# Finding the needle in the haystack—An interpretable sequential pattern mining method for classification problems

**Authors:** Alexander Grote, Anuja Hariharan, Christof Weinhardt

PMC · DOI: 10.3389/fdata.2025.1604887 · Frontiers in Big Data · 2025-10-24

## TL;DR

This paper introduces a new method for finding meaningful sequences in data like customer behavior or malware logs, making it easier to understand and act on the results.

## Contribution

A novel feature selection algorithm that integrates unsupervised sequential pattern mining with supervised learning, using a class-specific interestingness measure.

## Key findings

- The algorithm achieved classification performance comparable to existing methods.
- It reduced computational costs while maintaining interpretability.
- It was tested on diverse datasets including churn prediction and malware analysis.

## Abstract

The analysis of discrete sequential data, such as event logs and customer clickstreams, is often challenged by the vast number of possible sequential patterns. This complexity makes it difficult to identify meaningful sequences and derive actionable insights.

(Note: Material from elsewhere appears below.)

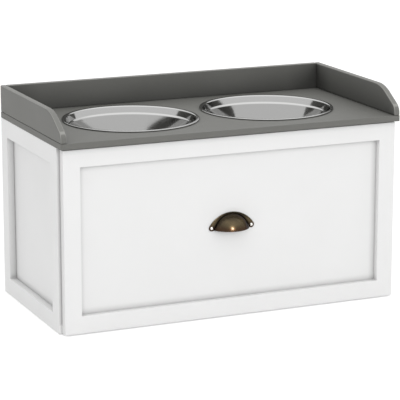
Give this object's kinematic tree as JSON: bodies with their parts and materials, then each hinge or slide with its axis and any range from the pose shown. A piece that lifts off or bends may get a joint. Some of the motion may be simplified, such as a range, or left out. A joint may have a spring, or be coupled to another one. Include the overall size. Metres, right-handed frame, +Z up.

We propose a novel feature selection algorithm, that integrates unsupervised sequential pattern mining with supervised machine learning. Unlike existing interpretable machine learning methods, we determine important sequential patterns during the mining process, eliminating the need for post-hoc classification to assess their relevance. Compared to existing interesting measures, we introduce a local, class-specific interestingness measure that is inherently interpretable.

We evaluated the algorithm on three diverse datasets - churn prediction, malware sequence analysis, and a synthetic dataset - covering different sizes, application domains, and feature complexities. Our method achieved classification performance comparable to established feature selection algorithms while maintaining interpretability and reducing computational costs.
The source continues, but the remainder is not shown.